Matt Ruben is one of the original New Philadelphians. The 46-year-old head of the Northern Liberties Neighbors Association moved to the city in 1992. He’s long fought the good fight for zoning reform and smarter waterfront development. In fact, Geeting credits Ruben and others like him with elevating the urbanist cause. “They did a lot of that work, which developed it into a political issue,” says Geeting, “and it’s taken on more of the language of politics.”

And the tone as well. In the Bok debate, some of my fellow New Philadelphians treated the suggestion that they should work on their empathy as a punch line. Ruben was disgusted: “When people say ‘This photograph of people doing yoga on the roof and posing next to ‘Water Not Safe to Drink’ signs [at Le Bok Fin] is appalling and symbolizes the problems we have in our city,’ I do not understand what kind of mentality can listen to that and say, ‘You’re vindictive, you’re stupid, you’re ignorant, you have your facts wrong.’”

But does that antagonistic approach work? Ruben thinks not. “They are excellent at being strong advocates,” he says of the NPs. “They’re not as good at educating people who don’t already agree with them.” The newcomers would argue that since Old Philadelphia still has a near-stranglehold on the big levers of power — the Democratic Party, Council, the unions and so on — they have to scream and shout to get anyone’s attention. They’re like a cat whose fur stands on end so she can look bigger than she is.

I understand why they’re doing it, but Ruben’s right. Hell, I’m a 29-year-old New Philadelphian, and these New Philadelphians are alienating me.

Tone isn’t the only problem, or even the biggest one. I’m genuinely worried about what will be lost if yoga studios sweep the landscape. It’s one thing for D.C. or San Francisco to be sterilized. But Philly is different. Philly is old, Philly is weird, Philly is special. I’m not a glorifier of grit. Far from it. But there’s a real problem with people who act like much of the city is garbage that needs a thorough New Philadelphia cleaning.

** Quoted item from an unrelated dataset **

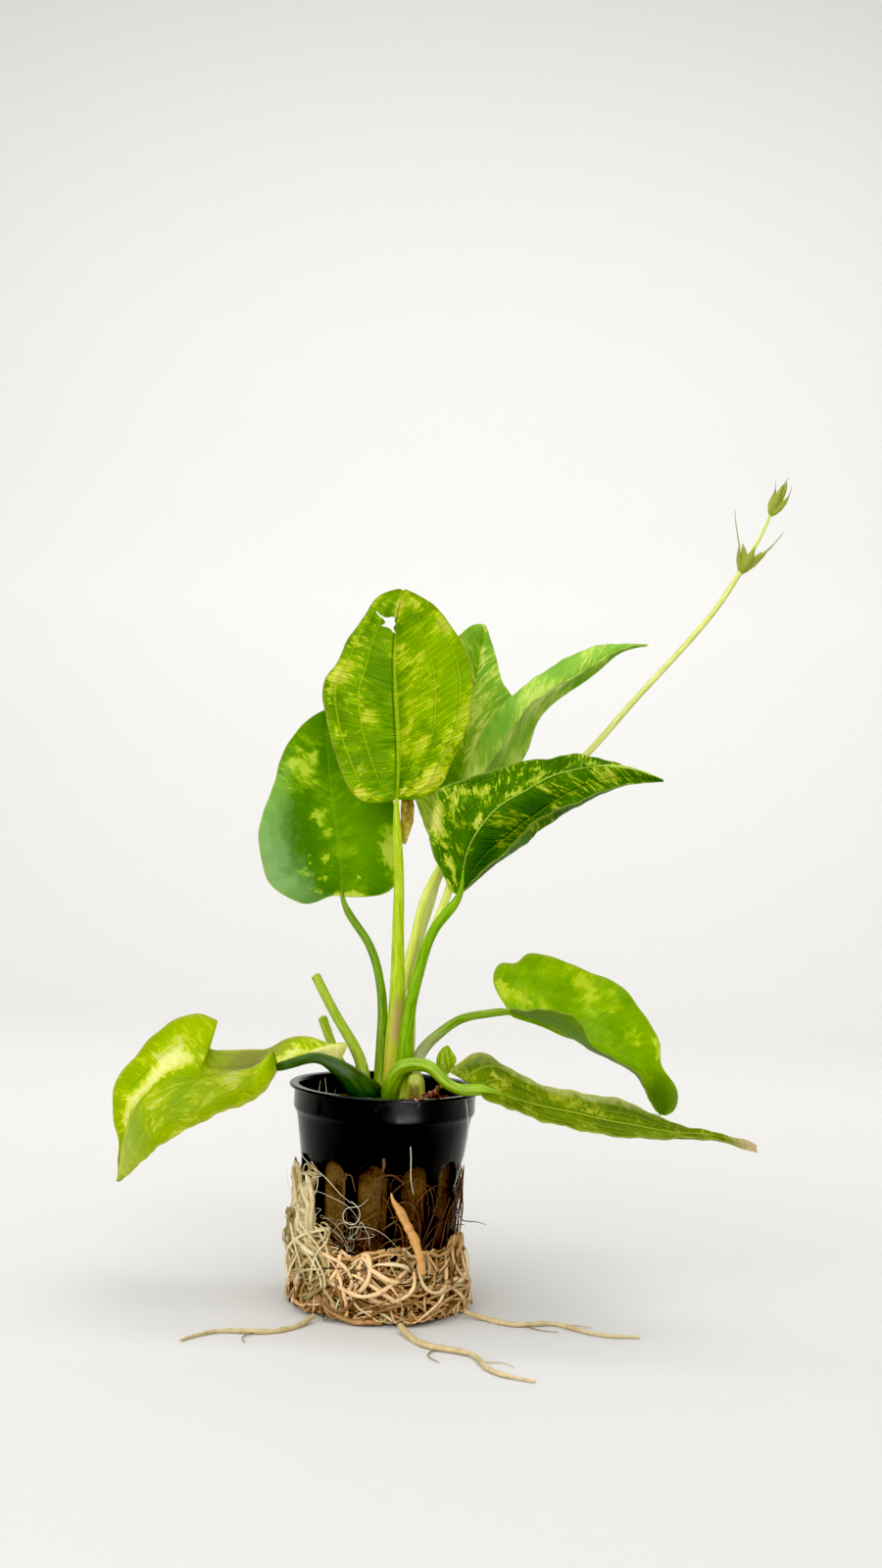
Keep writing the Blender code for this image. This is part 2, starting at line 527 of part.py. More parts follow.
def lathe(profile: list[tuple[float, float]], segments: int):
    """Turns a profile of (radius, height) around Z into a closed solid; radius 0 is a pole."""
    vertices = []
    rings = []
    for radius, height in profile:
        if radius == 0:
            rings.append([len(vertices)])
            vertices.append((0.0, 0.0, height))
            continue
        rings.append(list(range(len(vertices), len(vertices) + segments)))
        for segment in range(segments):
            angle = 2 * math.pi * segment / segments
            vertices.append((radius * math.cos(angle), radius * math.sin(angle), height))
    faces = []
    for lower, upper in zip(rings, rings[1:]):
        for segment in range(segments):
            following = (segment + 1) % segments
            corners = [lower[segment % len(lower)], lower[following % len(lower)],
                       upper[following % len(upper)], upper[segment % len(upper)]]
            face = tuple(dict.fromkeys(corners))
            faces.append(face)
    return vertices, faces


def pot_outer_radius(height: float) -> float:
    """The outside radius of the pot's slotted wall at a height, in millimetres."""
    heights = [0, POT_BODY_HEIGHT, POT_SHOULDER_HEIGHT, POT_COLLAR_BOTTOM]
    radii = [POT_BASE_RADIUS, POT_BODY_RADIUS, POT_SHOULDER_RADIUS, POT_COLLAR_RADIUS]
    return float(np.interp(height, heights, radii))


def slot_cutter() -> bpy.types.Object:
    """Makes the round-topped prisms for the wall's slots and the bars for the floor's drains."""
    shape = bmesh.new()
    half = SLOT_WIDTH / 2
    outline = [(-half, SLOT_BOTTOM), (half, SLOT_BOTTOM), (half, SLOT_TOP - half)]
    for step in range(1, 6):
        angle = math.pi * step / 6
        outline.append((half * math.cos(angle), SLOT_TOP - half + half * math.sin(angle)))
    outline.append((-half, SLOT_TOP - half))
    for number in range(SLOT_COUNT):
        turn = math.radians(-90 + SLOT_TURN_DEG + number * 360 / SLOT_COUNT)
        outwards = Vector((math.cos(turn), math.sin(turn), 0))
        sideways = Vector((-math.sin(turn), math.cos(turn), 0))
        rings = []
        for reach in (15.0, POT_FLANGE_RADIUS + 5):
            rings.append([shape.verts.new((outwards * reach + sideways * x + Vector((0, 0, z))) * MM)
                          for x, z in outline])
        close_prism(shape, rings[0], rings[1])
    for number in range(DRAIN_COUNT):
        turn = 2 * math.pi * (number + 0.5) / DRAIN_COUNT
        outwards = Vector((math.cos(turn), math.sin(turn), 0))
        sideways = Vector((-math.sin(turn), math.cos(turn), 0))
        rings = []
        for height in (-1.0, 2 * POT_FLOOR):
            corners = ((DRAIN_INNER_RADIUS, -1), (DRAIN_OUTER_RADIUS, -1), (DRAIN_OUTER_RADIUS, 1),
                       (DRAIN_INNER_RADIUS, 1))
            rings.append([shape.verts.new((outwards * reach + sideways * side * DRAIN_WIDTH / 2
                                           + Vector((0, 0, height))) * MM) for reach, side in corners])
        close_prism(shape, rings[0], rings[1])
    bmesh.ops.recalc_face_normals(shape, faces=shape.faces)
    mesh = bpy.data.meshes.new("slot_cutter")
    shape.to_mesh(mesh)
    shape.free()
    cutter = bpy.data.objects.new("slot_cutter", mesh)
    bpy.context.scene.collection.objects.link(cutter)
    cutter.hide_render = True
    cutter.display_type = "WIRE"
    return cutter


def close_prism(shape: bmesh.types.BMesh, near, far) -> None:
    """Closes a prism between two rings of vertices."""
    shape.faces.new(near)
    shape.faces.new(list(reversed(far)))
    for index in range(len(near)):
        following = (index + 1) % len(near)
        shape.faces.new((near[following], near[index], far[index], far[following]))


def build_pot() -> None:
    """Builds the net pot: a tapered wall with tall slots, a collar, a flange and a drained floor."""
    profile = [
        (0, 0), (POT_BASE_RADIUS - 0.6, 0), (POT_BASE_RADIUS, 0.6), (POT_BODY_RADIUS, POT_BODY_HEIGHT),
        (POT_SHOULDER_RADIUS, POT_SHOULDER_HEIGHT),
        *((POT_COLLAR_RADIUS + inwards, POT_COLLAR_BOTTOM + down) for inwards, down in POT_COLLAR_CURVE),
        (POT_COLLAR_RADIUS, POT_COLLAR_BOTTOM), (POT_COLLAR_RADIUS, POT_FLANGE_BOTTOM),
        (POT_FLANGE_RADIUS, POT_FLANGE_BOTTOM), (POT_FLANGE_RADIUS, POT_TOP), (22.9, POT_TOP),
        (22.4, 55.4), (22.35, 50.4), (21.25, POT_SHOULDER_HEIGHT), (20.0, POT_BODY_HEIGHT),
        (POT_BASE_RADIUS - POT_WALL, POT_FLOOR), (0, POT_FLOOR),
    ]
    vertices, faces = lathe(profile, POT_SEGMENTS)
    pot = add_solid("net_pot", vertices, faces, (0.012, 0.012, 0.014), 0.3, 30.0)
    slots = pot.modifiers.new("Slots", "BOOLEAN")
    slots.operation = "DIFFERENCE"
    slots.solver = "EXACT"
    slots.object = slot_cutter()


def lumpy_round(profile, segments: int, centre, stretch, lump: float, grain: float, seed: float):
    """A lathed solid whose sides are pushed in by noise, so it never leaves its profile."""
    vertices, faces = lathe(profile, segments)
    pushed = []
    for x, y, z in vertices:
        dent = 0.5 + 0.5 * noise.noise(Vector((x, y, z)) * grain + Vector((seed, 0, 0)))
        radius = math.hypot(x, y)
        inwards = 1 - lump * dent / radius if radius > 2 * lump else 1.0
        top = z == profile[-1][1] or z == profile[-2][1]
        pushed.append((centre[0] + x * stretch[0] * inwards, centre[1] + y * stretch[1] * inwards,
                       z - (lump * dent if top else 0)))
    return pushed, faces


def build_wool() -> None:
    """Builds the block of mineral wool that fills the pot."""
    inner = POT_BASE_RADIUS - POT_WALL - WOOL_CLEARANCE
    profile = [
        (0, POT_FLOOR + GAP), (inner - 1, POT_FLOOR + GAP), (inner, POT_FLOOR + 1.5), (18.4, 20), (19.55, 37),
        (20.8, 46), (21.6, 48.4), (19.5, WOOL_TOP), (12.0, WOOL_TOP), (0, WOOL_TOP),
    ]
    vertices, faces = lumpy_round(profile, 24, (0, 0), (1, 1), 0.5, 0.35, 3.0)
    add_solid("wool_plug", vertices, faces, (0.10, 0.05, 0.02), 0.95)


def build_crown() -> None:
    """Builds the low, flat-topped crown that the stalks rise from."""
    profile = [(0, CROWN_BOTTOM), (0.92, CROWN_BOTTOM), (1.0, 51.2), (0.98, 52.6), (0.9, CROWN_TOP),
               (0, CROWN_TOP)]
    scaled = [(radius * 10, height) for radius, height in profile]
    stretch = (CROWN_RADII[0] / 10, CROWN_RADII[1] / 10)
    vertices, faces = lumpy_round(scaled, 20, CROWN_CENTRE, stretch, 0.35, 0.5, 8.0)
    add_solid("crown", vertices, faces, (0.38, 0.40, 0.12), 0.7)


def build_root_mat() -> None:
    """Builds the tangle of roots around the foot of the pot as one lumpy band."""
    segments = 32
    vertices = []
    for segment in range(segments):
        angle = 2 * math.pi * segment / segments
        place = Vector((math.cos(angle), math.sin(angle), 0))
        swell = noise.noise(place * 2.2 + Vector((5, 1, 0)))
        ripple = noise.noise(place * 7 + Vector((2, 9, 0)))
        front = max(0.0, math.cos(angle - math.radians(ROOT_MAT_FRONT_DEG)))
        thick = ROOT_MAT_THICKNESS + ROOT_MAT_FRONT_EXTRA[0] * front + 1.2 * swell + 0.6 * ripple
        height = ROOT_MAT_HEIGHT + ROOT_MAT_FRONT_EXTRA[1] * front + 3.0 * swell + 1.5 * ripple
        section = [(0, ROOT_MAT_FLOOR), (0, height * 0.5), (0, height), (thick * 0.45, height * 0.92),
                   (thick * 0.9, height * 0.55), (thick * 1.25, height * 0.2), (thick * 1.1, ROOT_MAT_FLOOR)]
        for reach, z in section:
            radius = pot_outer_radius(z) + ROOT_MAT_CLEARANCE + reach
            vertices.append((radius * place.x, radius * place.y, z))
    count = len(section)
    faces = []
    for segment in range(segments):
        following = (segment + 1) % segments
        for index in range(count):
            after = (index + 1) % count
            faces.append((segment * count + index, following * count + index, following * count + after,
                          segment * count + after))
    add_solid("root_mat", vertices, faces, (0.30, 0.17, 0.06), 0.9)


def build_pale_roots() -> None:
    """Builds the bundle of pale roots that has grown out through the slots on the left."""
    first, last, steps = math.radians(PALE_ROOTS_FROM_DEG), math.radians(PALE_ROOTS_TO_DEG), 8
    levels = PALE_ROOTS_LEVELS
    inner = []
    outer = []
    for level, (z, thick) in enumerate(levels):
        for step in range(steps + 1):
            share = step / steps
            angle = first + (last - first) * share
            taper = math.sin(math.pi * (0.12 + 0.76 * share))
            lump = 1 + 0.3 * noise.noise(Vector((angle * 6, z * 0.4, 4)))
            drop = 1.5 * noise.noise(Vector((angle * 3, level, 1)))
            base = pot_outer_radius(z + drop) + 0.4
            inner.append((base * math.cos(angle), base * math.sin(angle), z + drop))
            reach = base + 0.4 + thick * taper * lump
            outer.append((reach * math.cos(angle), reach * math.sin(angle), z + drop))
    faces = two_sided_faces(len(levels), steps + 1)
    add_solid("pale_root_bundle", inner + outer, faces, ROOT_CREAM, 0.8)


def build_withered_lobe() -> None:
    """Builds the small dried flap beside the top leaf's stalk, under its blade."""
    near = smooth_route([(2.2, -4.4, 129.2), (2.4, -4.3, 125), (2.5, -4.4, 120.8)], 5)
    far = smooth_route([(3.7, -3, 129.2), (4.6, -2.8, 125), (3.3, -3.8, 120.4)], 5)
    grid = np.stack([near, (near + far) / 2 + np.array([0, -0.3, 0]), far], axis=1)
    vertices, faces = thick_sheet(grid, 0.5)
    add_solid("withered_lobe", vertices, faces, (0.32, 0.18, 0.05), 0.8)


def main() -> None:
    """Builds the pot, the plant and its roots."""
    clear_scene()
    build_pot()
    build_wool()
    build_crown()
    for leaf in LEAVES:
        build_leaf(leaf)
    build_withered_lobe()
    for stem in STEMS:
        build_stem(stem)
    build_root_mat()
    build_pale_roots()


main()
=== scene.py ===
"""Looks of a young variegated amazon sword plant (echinodorus) in its black net pot.

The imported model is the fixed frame. Each class below builds one sub-assembly around it: the net
pot, its mineral wool, the leaves, the flower stem, the roots and the studio.
Routes are in millimetres, as in the part's source, and MM turns them into metres.
"""

import logging
import math
from dataclasses import dataclass, field
from enum import Enum

import bpy
import numpy as np
from mathutils import Matrix, Vector, noise

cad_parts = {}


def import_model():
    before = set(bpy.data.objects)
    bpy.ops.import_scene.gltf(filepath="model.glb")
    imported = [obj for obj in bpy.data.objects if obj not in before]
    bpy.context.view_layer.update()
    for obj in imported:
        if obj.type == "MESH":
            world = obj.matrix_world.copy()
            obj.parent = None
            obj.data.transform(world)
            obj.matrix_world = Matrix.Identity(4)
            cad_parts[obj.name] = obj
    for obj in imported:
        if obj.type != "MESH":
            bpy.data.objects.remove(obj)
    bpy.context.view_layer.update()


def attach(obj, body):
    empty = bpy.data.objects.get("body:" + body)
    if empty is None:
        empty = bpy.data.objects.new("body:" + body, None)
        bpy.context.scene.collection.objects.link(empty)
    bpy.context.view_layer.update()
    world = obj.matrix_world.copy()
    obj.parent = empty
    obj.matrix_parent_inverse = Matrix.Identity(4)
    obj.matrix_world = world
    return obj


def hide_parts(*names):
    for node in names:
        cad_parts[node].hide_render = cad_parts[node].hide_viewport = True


log = logging.getLogger("sword_plant")

MM = 0.001
BODY = "root"
# Pattern maps: VEINS runs across and along a blade from 0 to 1, METRES has its real lengths
VEINS = "veins"
METRES = "metres"
FULL_TURN = 2 * math.pi
# Noise vectors take new offsets in each run unless they are seeded
NOISE_SEED = 4

Point = tuple[float, float, float]
Colour = tuple[float, float, float, float]
Face = tuple[int, ...]
Socket = bpy.types.NodeSocket


# Shared geometry


def linear(hex_colour: str) -> Colour:
    """Turns an sRGB hex colour such as "7ea607" into Blender's linear colour.

    Args:
        hex_colour: Six hex digits.

    Returns:
        Red, green, blue and alpha, linear.
    """
    values = [int(hex_colour[start:start + 2], 16) / 255 for start in (0, 2, 4)]
    turned = [value / 12.92 if value <= 0.04045 else ((value + 0.055) / 1.055) ** 2.4 for value in values]
    return (turned[0], turned[1], turned[2], 1.0)


def unit(vectors: np.ndarray) -> np.ndarray:
    """Scales vectors along the last axis to length one."""
    return vectors / np.maximum(np.linalg.norm(vectors, axis=-1, keepdims=True), 1e-9)


def walked(points: np.ndarray) -> np.ndarray:
    """How far along a line of points each of them lies."""
    return np.concatenate([[0.0], np.cumsum(np.linalg.norm(np.diff(points, axis=0), axis=1))])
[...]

And I’d hoped for more out of my peers than bike lanes and beer gardens. Don’t get me wrong; that stuff is great. But Philadelphia has massive problems. It’s the poorest big city in the nation. There are roughly 395,000 residents living in poverty here, 126,000 of them children. Our school system is terminally underfunded. The city could use New Philly’s help.

Many of my peers moved here precisely because they wanted to save the city. They were idealists. But sometime between the 2007 election of Mayor Michael Nutter and the day U.S. Congressman Chaka Fattah was charged with using taxpayer money and charitable donations to pay back an illegal $1 million campaign loan, they changed. Thompson says they’re “pragmatic,” but “cynical” may be the more accurate word. They’ve started believing they can only change the small stuff — or, worse, they’ve started thinking that what’s most important is fixing what most bothers them.

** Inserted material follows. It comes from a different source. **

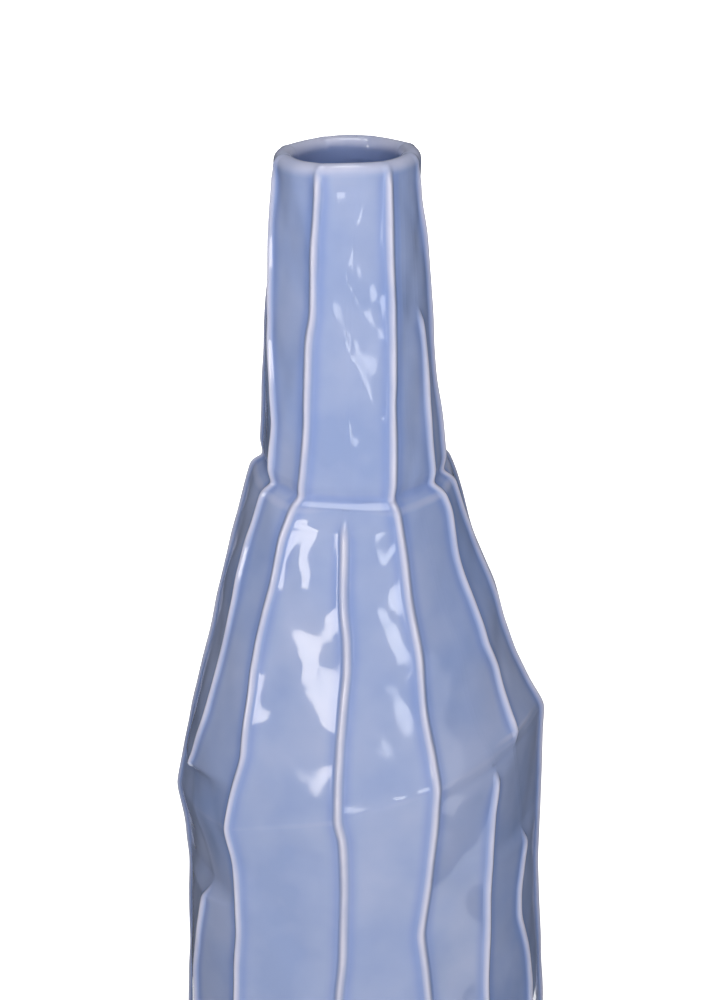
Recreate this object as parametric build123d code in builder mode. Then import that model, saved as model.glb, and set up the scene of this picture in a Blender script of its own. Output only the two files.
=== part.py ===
from build123d import *

import os
from math import cos, radians, sin, tan
from typing import NamedTuple

# A hand-built bud vase of glazed, fired clay. It stands on a foot ring and a floor slab, and has three
# faceted tiers: body, shoulder and neck. Each tier has raised ribs along its corners, and a rolled lip
# closes the neck. The tiers meet on slanting joints, as hand-built tiers do.
#
# +Z is up, the front looks along -Y, and the origin is on the ground in the middle of the foot.
# A bearing goes round the vase in degrees, from 0 at the front towards +X. Lengths are in millimetres.

# foot and floor
foot_height = 3.5
foot_inset = 1.5
foot_width = 7.0
foot_rounding = 1.2
floor_thickness = 6.5
floor_bevel = 2.5

# heights of the tiers, along the centre line
body_height = 124.0
shoulder_height = 76.0
neck_height = 74.5
lip_height = 5.5

# outline radii at the corners of the facets
base_radius = 43.0
belly_radius = 46.0
neck_base_radius = 23.4
neck_tuck = 0.2
shoulder_ledge = 1.5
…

When Thompson talks about education funding, he gets as fired up as I’ve ever seen him. “If I could tell you one piece of American public policy that I think is the most anti-Democratic thing,” he declares, “it’s the way that we fund our school system through property taxes!” But, he tells me, that’s not the right fight for him. For one thing, there are plenty of education-focused nonprofits already. Plus, he says, “Politically, it’s not possible.”

I get it. The city’s problems are enormous and systemic. Some days they seem intractable. But New Philadelphians owe it to the city — and themselves — to try to solve them, to shoot higher, and to fight for much more than a rooftop bar.